Le paradoxe de l’élection du dimanche 7 juillet 2024 est que Marine Le Pen a subi la même punition que son père en avril 2002, bien que son programme politico-économique soit peu ou prou une copie de celui de François Mitterrand en 1981. Le « front républicain » n’a donc rien à voir avec la lutte contre des idées politiques supposées extrémistes. Il est le moyen pour la caste dirigeante extrême-gauche/centre-gauche de ne pas avoir à partager le gâteau républicain duquel Marine Le Pen et son entourage estiment légitimement avoir droit à un morceau.
Le système a une nouvelle fois fonctionné, mais beaucoup moins bien qu’avant. En 2002, Jacques Chirac, président sortant très impopulaire, l’emporta avec plus de 82% face à Jean-Marie Le Pen. Bien que ce dernier n’ait jamais eu ni l’envie ni la moindre chance de l’emporter, il subit à cette occasion une campagne politique de haine orwellienne aussi violente qu’efficace. Vingt-deux ans plus tard, la victoire de la coalition extrême-gauche/centre-gauche fait davantage penser à une victoire à la Pyrrhus.
Le RN est toujours le premier parti de France avec plus de 10 millions d’électeurs. Face à lui, une coalition hétéroclite à laquelle il sera extrêmement difficile de trouver le moindre dénominateur commun pour diriger la France. Le grand perdant est resté Emmanuel Macron, qui espérait faire assumer au fanfaronnant et inexpérimenté Jordan Bardella son catastrophique bilan économique, éliminant ainsi le Rassemblement national du jeu politique pour les dix prochaines années. Son échec est total car il conserve l’entière responsabilité de la situation sans pouvoir désormais se cacher derrière un Premier ministre incompétent qui lui aurait été imposé.
Marine Le Pen doit revoir sa copie
Pour Marine Le Pen, cette défaite relative vaut avertissement. Si l’élection présidentielle avait lieu demain, elle perdrait à coup sûr face au même « front républicain ». Malgré la gauchisation quasi-totale de son programme, elle n’a pas trouvé l’espace politique qui lui permettrait d’être élue.
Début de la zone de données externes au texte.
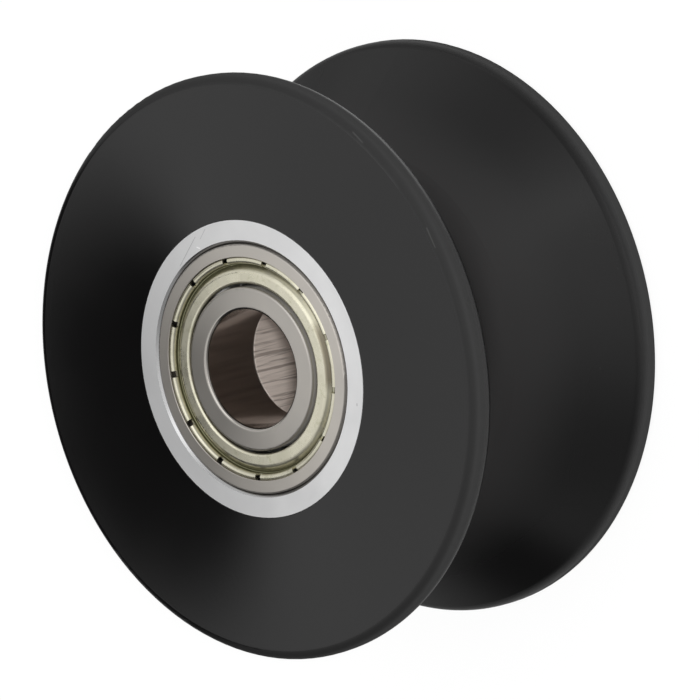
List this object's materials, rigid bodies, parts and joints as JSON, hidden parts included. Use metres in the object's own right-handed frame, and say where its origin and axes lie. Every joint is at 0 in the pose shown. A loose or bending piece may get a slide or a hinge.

En mauvais joueur d’échec, elle a compté sur les erreurs de ses adversaires et c’est elle qui les a accumulées. Sa politique migratoire est l’unique domaine qui la différencie d’Emmanuel Macron. En dehors de celle-ci, son alignement est total sur les questions sociales, économiques et diplomatiques. Le Rassemblement national n’incarne pas la rupture, mais la continuation d’une politique qui échoue depuis 50 ans.
Le président français ne pourra pas dissoudre le parlement une nouvelle fois avant un an ; c’est le temps dont dispose Marine Le Pen pour revoir sa copie. Une nouvelle opportunité devrait se présenter pour la présidente du Rassemblement national d’ici 2027 avec le poids de la dette française. Une explosion des taux d’intérêt et même un défaut de paiement mettraient fin au modèle économique socialiste français et à l’État providence. Cela provoquerait une véritable crise de régime. On ne voit jusqu’ici au RN, pourtant principal parti d’opposition français, ni les solutions qui devront alors être proposées, ni les personnalités qui devront les appliquer.